Emit an exact copy of the lines running from the start of the records to the line containing "const LINING_FIRST_STEP = 5;", both included.
╔══
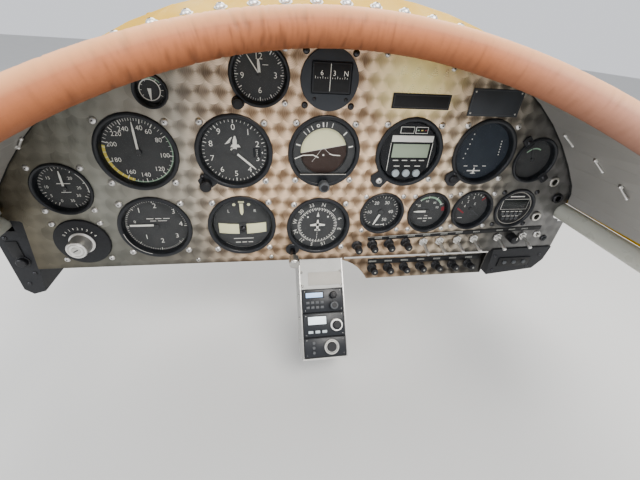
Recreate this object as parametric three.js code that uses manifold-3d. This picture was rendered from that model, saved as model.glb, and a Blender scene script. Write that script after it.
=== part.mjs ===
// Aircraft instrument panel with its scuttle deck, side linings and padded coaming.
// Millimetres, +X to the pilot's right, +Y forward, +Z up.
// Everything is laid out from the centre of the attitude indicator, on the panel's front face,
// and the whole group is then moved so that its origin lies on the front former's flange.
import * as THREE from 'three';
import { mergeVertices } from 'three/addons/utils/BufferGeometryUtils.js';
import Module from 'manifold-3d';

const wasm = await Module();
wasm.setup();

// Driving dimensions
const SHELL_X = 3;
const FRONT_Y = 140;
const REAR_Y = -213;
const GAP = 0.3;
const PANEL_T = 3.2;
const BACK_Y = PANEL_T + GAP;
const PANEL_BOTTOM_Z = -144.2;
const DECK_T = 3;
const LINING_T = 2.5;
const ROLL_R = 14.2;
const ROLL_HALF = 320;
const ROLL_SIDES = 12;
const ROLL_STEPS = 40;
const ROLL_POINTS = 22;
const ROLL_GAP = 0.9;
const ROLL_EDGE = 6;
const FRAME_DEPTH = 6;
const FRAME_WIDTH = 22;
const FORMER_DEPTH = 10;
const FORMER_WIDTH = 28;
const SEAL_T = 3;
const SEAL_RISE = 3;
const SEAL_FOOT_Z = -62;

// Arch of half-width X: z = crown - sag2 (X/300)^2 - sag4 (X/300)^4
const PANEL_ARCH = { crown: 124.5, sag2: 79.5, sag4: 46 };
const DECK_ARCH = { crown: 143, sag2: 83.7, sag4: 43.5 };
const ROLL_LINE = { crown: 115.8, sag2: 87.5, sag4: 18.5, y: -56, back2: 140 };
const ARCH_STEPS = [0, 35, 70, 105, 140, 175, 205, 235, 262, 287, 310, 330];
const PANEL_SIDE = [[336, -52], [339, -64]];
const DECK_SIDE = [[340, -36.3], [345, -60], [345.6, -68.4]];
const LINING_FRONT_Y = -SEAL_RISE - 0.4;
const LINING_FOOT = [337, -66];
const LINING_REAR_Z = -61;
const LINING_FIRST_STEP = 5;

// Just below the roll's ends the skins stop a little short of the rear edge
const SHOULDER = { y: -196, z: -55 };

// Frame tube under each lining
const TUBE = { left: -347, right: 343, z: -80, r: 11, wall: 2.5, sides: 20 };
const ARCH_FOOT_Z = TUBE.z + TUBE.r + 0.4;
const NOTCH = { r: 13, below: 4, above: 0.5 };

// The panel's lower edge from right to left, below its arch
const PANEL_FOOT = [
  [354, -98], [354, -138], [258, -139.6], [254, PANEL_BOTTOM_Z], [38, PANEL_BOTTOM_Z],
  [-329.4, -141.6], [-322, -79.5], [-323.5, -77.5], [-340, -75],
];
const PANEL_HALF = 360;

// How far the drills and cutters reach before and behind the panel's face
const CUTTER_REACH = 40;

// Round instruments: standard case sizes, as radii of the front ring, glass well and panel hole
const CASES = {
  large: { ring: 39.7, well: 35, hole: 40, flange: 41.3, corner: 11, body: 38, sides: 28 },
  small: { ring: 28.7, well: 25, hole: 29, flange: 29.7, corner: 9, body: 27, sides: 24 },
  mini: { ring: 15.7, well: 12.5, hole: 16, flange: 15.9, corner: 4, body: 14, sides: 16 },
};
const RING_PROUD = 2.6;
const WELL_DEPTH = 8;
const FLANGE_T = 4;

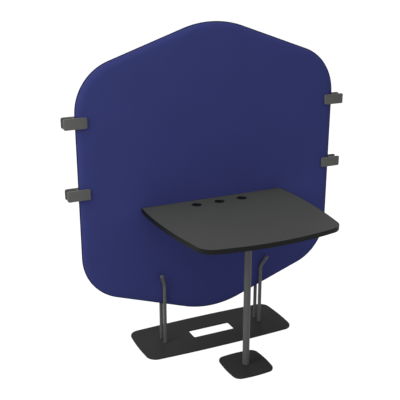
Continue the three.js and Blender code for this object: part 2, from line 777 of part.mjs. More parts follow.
╚══
## Expected output
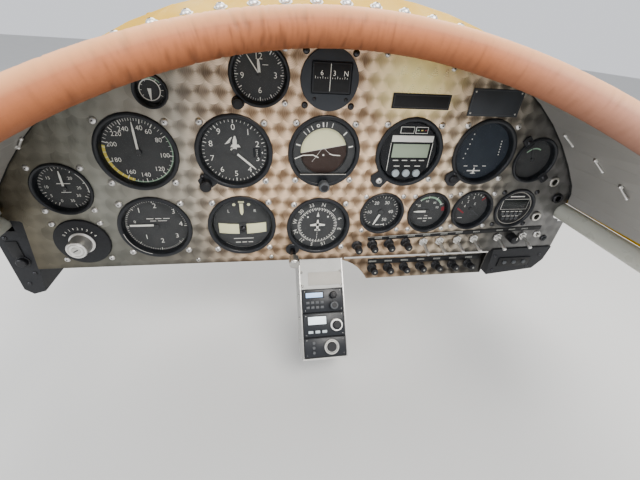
Recreate this object as parametric three.js code that uses manifold-3d. This picture was rendered from that model, saved as model.glb, and a Blender scene script. Write that script after it.
=== part.mjs ===
// Aircraft instrument panel with its scuttle deck, side linings and padded coaming.
// Millimetres, +X to the pilot's right, +Y forward, +Z up.
// Everything is laid out from the centre of the attitude indicator, on the panel's front face,
// and the whole group is then moved so that its origin lies on the front former's flange.
import * as THREE from 'three';
import { mergeVertices } from 'three/addons/utils/BufferGeometryUtils.js';
import Module from 'manifold-3d';

const wasm = await Module();
wasm.setup();

// Driving dimensions
const SHELL_X = 3;
const FRONT_Y = 140;
const REAR_Y = -213;
const GAP = 0.3;
const PANEL_T = 3.2;
const BACK_Y = PANEL_T + GAP;
const PANEL_BOTTOM_Z = -144.2;
const DECK_T = 3;
const LINING_T = 2.5;
const ROLL_R = 14.2;
const ROLL_HALF = 320;
const ROLL_SIDES = 12;
const ROLL_STEPS = 40;
const ROLL_POINTS = 22;
const ROLL_GAP = 0.9;
const ROLL_EDGE = 6;
const FRAME_DEPTH = 6;
const FRAME_WIDTH = 22;
const FORMER_DEPTH = 10;
const FORMER_WIDTH = 28;
const SEAL_T = 3;
const SEAL_RISE = 3;
const SEAL_FOOT_Z = -62;

// Arch of half-width X: z = crown - sag2 (X/300)^2 - sag4 (X/300)^4
const PANEL_ARCH = { crown: 124.5, sag2: 79.5, sag4: 46 };
const DECK_ARCH = { crown: 143, sag2: 83.7, sag4: 43.5 };
const ROLL_LINE = { crown: 115.8, sag2: 87.5, sag4: 18.5, y: -56, back2: 140 };
const ARCH_STEPS = [0, 35, 70, 105, 140, 175, 205, 235, 262, 287, 310, 330];
const PANEL_SIDE = [[336, -52], [339, -64]];
const DECK_SIDE = [[340, -36.3], [345, -60], [345.6, -68.4]];
const LINING_FRONT_Y = -SEAL_RISE - 0.4;
const LINING_FOOT = [337, -66];
const LINING_REAR_Z = -61;
const LINING_FIRST_STEP = 5;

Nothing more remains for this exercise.